I don't think existing agriculture could instantly and completely transition, but I think we have enough buffers that the short-term consequences would not be quite as bad as widespread famine.
Yes he left, tis the nature of these forums. Call this encouragement to vocalize yourself better next time...as it sits, he made a comment, you made an unrelated response and accused him of hating vegans for not wanting to respond to your unrelated comment.
@Twelfth My comment was not unrelated, depending on how one interprets his comment. I asked for a clarification, did not get one (from him). Most people do use “propaganda” intending a negative connotation, so my question whether he did dislike vegetarians or vegans (I did not say he did, certainly not that he hates them) seemed not outlandish.
19:44
@gerrit - sigh. You get the climate denial conversation I think...if you posted something to do with increasing sulphur emissions adding to co2 greenhouse effects and someone wrote in response "but the hockey stick graph is wrong!!! you hate working people and the economy (due to speculative parenthetical)", you would be as valid in saying "spare me the propaganda" too. I mean we can't have a climate question without the hockey stick graph right?

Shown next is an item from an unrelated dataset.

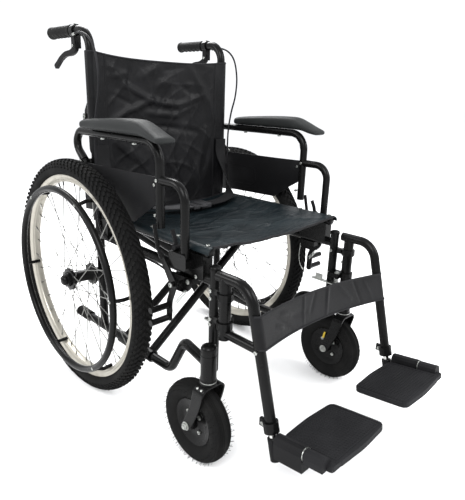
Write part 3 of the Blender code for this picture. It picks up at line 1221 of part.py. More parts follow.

Regurgitating propaganda then inferring what he must hate is the denial process we know too well. You've since expressed your point better.
@twelfth - thank you for your efforts
20:07
@Twelfth I get what you're referring to, but I don't agree that the situation is quite the same. I recognise that my response may have been based on a misunderstanding on what @AndreiROM meant, although I don't really think that makes it vegan propaganda. I propose we let it rest at this point.
@gerrit - agreed. Please don't get me wrong, I completely agree that in a planned long term switch, significantly less resources can be used to feed humanity (mind you, I believe the most efficient tool to harvest grass for human consumption is called "a cow"). I just take exception to the method you went about this.
Ok. thanks for the conversation, bye
20:25
@AndreiROM - anytime, this is the last place you should be shame attacked.